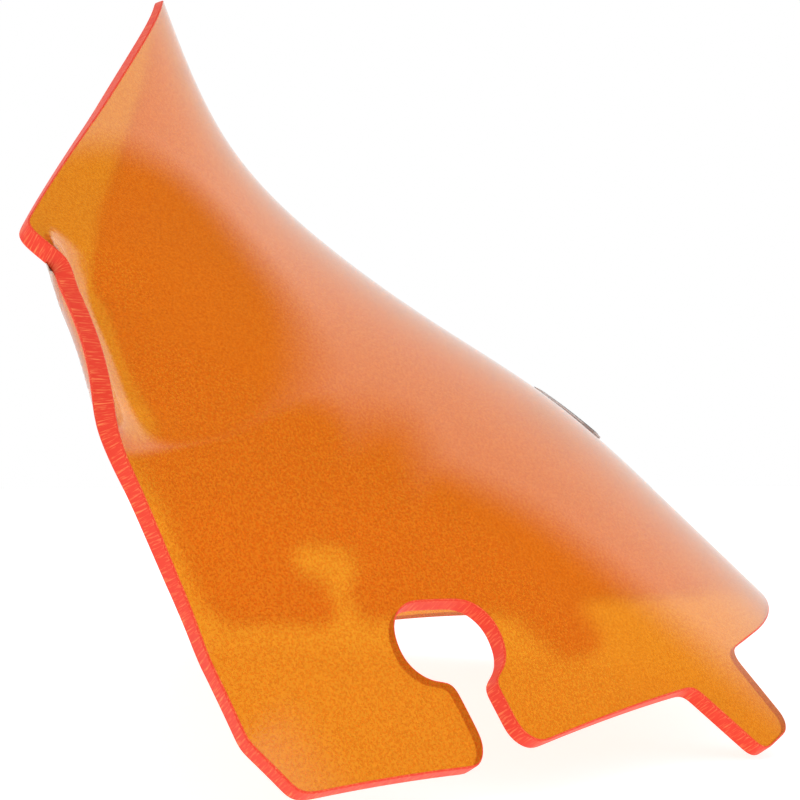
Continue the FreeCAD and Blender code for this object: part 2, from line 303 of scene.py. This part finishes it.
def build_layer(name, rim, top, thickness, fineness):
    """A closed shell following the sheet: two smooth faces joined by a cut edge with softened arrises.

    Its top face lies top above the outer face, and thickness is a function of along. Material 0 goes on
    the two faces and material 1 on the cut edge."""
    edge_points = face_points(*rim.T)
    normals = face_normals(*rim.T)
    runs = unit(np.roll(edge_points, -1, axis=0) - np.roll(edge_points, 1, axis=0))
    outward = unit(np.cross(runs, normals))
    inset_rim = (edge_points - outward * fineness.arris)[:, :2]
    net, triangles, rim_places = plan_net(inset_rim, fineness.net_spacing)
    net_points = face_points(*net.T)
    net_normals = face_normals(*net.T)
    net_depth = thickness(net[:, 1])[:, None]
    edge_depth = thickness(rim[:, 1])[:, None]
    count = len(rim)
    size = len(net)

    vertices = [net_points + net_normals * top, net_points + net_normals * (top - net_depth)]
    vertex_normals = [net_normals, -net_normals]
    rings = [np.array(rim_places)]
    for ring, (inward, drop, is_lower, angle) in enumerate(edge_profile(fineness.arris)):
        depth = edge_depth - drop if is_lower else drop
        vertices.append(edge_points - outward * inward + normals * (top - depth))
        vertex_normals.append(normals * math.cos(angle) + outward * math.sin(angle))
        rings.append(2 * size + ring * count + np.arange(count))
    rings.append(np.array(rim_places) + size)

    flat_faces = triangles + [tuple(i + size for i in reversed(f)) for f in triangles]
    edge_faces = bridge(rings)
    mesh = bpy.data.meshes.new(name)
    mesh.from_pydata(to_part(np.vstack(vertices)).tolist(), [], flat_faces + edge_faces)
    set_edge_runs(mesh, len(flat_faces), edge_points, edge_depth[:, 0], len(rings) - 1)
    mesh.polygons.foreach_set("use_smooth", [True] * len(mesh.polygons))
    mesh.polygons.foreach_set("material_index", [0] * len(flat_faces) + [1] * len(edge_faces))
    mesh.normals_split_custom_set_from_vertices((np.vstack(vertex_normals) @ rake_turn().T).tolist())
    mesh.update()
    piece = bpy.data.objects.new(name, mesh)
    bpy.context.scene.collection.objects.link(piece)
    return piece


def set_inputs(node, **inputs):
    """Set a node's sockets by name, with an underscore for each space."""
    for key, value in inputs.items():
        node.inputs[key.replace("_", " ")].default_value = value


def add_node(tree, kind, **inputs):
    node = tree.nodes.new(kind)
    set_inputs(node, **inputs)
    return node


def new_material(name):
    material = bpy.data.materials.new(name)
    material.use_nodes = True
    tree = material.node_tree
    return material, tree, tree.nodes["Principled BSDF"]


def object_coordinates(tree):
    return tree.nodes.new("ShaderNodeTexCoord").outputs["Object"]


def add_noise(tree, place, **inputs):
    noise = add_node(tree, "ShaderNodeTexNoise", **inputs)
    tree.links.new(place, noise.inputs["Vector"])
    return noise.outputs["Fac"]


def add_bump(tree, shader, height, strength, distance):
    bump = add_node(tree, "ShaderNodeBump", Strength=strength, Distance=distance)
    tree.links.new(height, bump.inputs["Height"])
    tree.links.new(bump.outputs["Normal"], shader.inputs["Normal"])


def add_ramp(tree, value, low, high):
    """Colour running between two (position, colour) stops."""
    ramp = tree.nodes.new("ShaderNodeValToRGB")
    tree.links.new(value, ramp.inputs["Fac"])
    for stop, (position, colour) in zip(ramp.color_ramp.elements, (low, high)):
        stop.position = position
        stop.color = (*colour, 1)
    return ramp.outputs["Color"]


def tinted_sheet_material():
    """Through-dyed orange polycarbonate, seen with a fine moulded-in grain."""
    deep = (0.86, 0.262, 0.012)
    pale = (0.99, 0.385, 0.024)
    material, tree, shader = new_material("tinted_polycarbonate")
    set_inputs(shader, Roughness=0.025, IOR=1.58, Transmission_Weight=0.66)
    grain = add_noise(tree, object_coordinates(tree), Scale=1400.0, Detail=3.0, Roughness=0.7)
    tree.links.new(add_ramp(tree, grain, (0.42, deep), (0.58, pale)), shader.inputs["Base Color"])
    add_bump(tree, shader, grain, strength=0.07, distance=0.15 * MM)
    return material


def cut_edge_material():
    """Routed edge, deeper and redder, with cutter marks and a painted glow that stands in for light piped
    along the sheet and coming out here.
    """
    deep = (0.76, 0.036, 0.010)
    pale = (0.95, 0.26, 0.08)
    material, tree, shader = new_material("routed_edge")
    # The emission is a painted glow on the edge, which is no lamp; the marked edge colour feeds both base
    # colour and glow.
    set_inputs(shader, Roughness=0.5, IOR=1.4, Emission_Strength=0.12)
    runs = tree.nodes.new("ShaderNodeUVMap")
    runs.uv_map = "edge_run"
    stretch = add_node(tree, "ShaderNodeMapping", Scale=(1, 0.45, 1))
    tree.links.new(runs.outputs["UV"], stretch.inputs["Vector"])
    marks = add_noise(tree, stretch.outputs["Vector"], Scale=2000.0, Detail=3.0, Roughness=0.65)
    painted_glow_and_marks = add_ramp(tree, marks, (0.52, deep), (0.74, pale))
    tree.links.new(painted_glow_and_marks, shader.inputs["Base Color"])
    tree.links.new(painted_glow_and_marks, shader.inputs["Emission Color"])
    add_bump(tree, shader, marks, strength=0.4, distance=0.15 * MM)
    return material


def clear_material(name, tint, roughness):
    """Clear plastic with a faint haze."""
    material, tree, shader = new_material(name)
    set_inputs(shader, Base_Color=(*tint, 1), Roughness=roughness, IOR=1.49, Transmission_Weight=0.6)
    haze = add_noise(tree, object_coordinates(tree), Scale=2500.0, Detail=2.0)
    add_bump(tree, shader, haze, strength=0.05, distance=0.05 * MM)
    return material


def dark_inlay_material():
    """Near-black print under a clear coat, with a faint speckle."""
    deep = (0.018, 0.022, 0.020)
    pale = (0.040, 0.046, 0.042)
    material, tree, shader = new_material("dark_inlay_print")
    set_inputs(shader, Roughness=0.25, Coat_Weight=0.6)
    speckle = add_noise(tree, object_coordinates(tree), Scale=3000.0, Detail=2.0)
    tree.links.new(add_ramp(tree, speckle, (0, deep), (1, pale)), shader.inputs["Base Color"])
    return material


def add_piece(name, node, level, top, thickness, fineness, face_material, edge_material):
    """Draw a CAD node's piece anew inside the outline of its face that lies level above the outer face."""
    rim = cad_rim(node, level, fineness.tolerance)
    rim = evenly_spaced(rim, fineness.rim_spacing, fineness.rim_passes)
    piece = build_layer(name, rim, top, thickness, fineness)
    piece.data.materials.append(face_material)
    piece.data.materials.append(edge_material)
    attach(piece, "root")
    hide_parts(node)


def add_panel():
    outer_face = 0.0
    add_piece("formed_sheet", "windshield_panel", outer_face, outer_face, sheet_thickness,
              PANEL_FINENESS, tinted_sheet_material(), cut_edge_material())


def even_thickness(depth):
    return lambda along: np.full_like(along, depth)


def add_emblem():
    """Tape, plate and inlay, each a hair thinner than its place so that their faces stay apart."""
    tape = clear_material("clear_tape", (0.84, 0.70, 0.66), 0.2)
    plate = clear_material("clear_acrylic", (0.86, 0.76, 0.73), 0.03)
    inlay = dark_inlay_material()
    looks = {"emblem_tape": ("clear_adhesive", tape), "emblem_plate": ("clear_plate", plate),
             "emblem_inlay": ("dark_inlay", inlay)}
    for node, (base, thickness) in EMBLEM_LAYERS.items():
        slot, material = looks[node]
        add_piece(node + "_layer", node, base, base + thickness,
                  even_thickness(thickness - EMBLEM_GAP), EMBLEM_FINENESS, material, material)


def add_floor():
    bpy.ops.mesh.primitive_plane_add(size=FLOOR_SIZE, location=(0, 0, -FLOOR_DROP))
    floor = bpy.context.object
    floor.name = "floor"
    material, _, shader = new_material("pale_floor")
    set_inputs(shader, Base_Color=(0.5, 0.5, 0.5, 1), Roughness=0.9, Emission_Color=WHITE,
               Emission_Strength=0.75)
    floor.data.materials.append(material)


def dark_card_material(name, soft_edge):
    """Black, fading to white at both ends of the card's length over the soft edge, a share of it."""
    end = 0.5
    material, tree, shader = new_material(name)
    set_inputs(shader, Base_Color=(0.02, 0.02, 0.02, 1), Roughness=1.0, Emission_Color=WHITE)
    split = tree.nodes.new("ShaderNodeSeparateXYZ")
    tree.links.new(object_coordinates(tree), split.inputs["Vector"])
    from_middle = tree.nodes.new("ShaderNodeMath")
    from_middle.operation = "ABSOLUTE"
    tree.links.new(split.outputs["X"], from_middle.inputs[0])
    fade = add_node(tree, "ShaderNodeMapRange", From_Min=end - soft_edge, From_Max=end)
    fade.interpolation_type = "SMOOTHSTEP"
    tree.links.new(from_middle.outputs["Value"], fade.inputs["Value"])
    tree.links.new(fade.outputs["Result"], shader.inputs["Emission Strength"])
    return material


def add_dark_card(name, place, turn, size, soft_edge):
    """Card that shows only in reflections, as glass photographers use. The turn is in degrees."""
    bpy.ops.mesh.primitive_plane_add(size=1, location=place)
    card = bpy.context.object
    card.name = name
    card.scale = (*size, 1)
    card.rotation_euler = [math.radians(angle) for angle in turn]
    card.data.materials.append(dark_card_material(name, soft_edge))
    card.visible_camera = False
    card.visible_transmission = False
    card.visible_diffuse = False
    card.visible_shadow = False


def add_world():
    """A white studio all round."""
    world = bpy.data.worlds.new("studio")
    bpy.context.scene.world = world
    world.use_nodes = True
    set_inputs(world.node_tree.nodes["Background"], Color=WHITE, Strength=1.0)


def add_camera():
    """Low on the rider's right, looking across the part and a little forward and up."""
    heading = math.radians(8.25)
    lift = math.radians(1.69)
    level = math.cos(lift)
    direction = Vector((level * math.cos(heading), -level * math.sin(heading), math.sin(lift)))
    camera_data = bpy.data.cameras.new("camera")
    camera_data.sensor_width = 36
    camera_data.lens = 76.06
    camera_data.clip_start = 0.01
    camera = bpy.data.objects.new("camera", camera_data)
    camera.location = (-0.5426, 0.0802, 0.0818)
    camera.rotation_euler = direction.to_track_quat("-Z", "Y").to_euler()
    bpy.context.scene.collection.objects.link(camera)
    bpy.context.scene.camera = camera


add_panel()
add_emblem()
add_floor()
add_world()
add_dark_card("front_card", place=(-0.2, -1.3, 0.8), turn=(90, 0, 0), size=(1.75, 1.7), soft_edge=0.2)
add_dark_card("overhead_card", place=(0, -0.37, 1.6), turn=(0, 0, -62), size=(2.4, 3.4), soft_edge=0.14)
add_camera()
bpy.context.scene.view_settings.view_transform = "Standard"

EXERCISE OBJECTIVE:
From the first line of the data through the line with "size = len(net)", quote each line exactly and add nothing else.

REPLY:
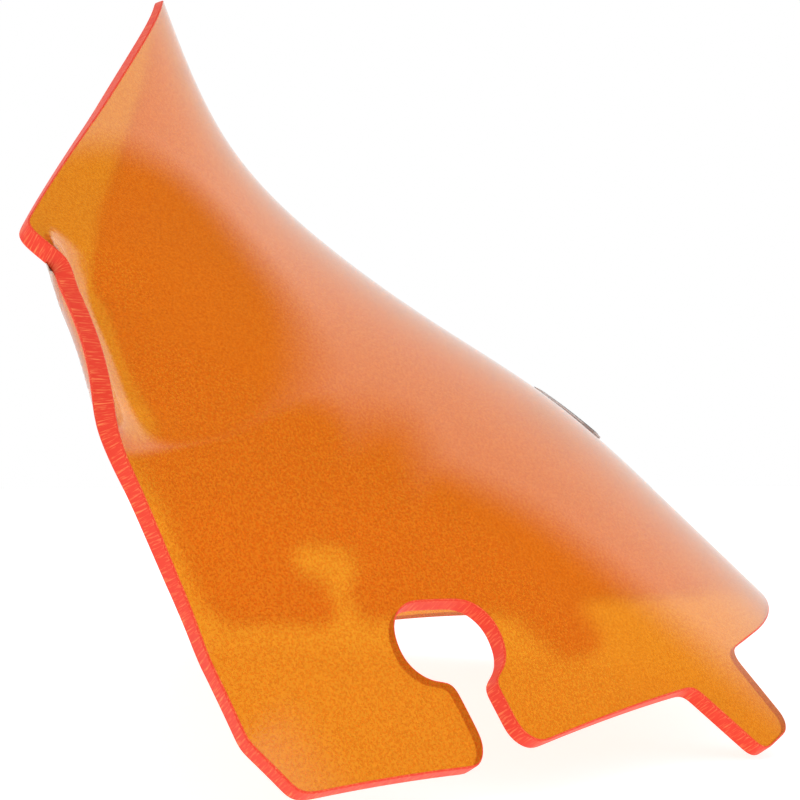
Continue the FreeCAD and Blender code for this object: part 2, from line 303 of scene.py. This part finishes it.
def build_layer(name, rim, top, thickness, fineness):
    """A closed shell following the sheet: two smooth faces joined by a cut edge with softened arrises.

    Its top face lies top above the outer face, and thickness is a function of along. Material 0 goes on
    the two faces and material 1 on the cut edge."""
    edge_points = face_points(*rim.T)
    normals = face_normals(*rim.T)
    runs = unit(np.roll(edge_points, -1, axis=0) - np.roll(edge_points, 1, axis=0))
    outward = unit(np.cross(runs, normals))
    inset_rim = (edge_points - outward * fineness.arris)[:, :2]
    net, triangles, rim_places = plan_net(inset_rim, fineness.net_spacing)
    net_points = face_points(*net.T)
    net_normals = face_normals(*net.T)
    net_depth = thickness(net[:, 1])[:, None]
    edge_depth = thickness(rim[:, 1])[:, None]
    count = len(rim)
    size = len(net)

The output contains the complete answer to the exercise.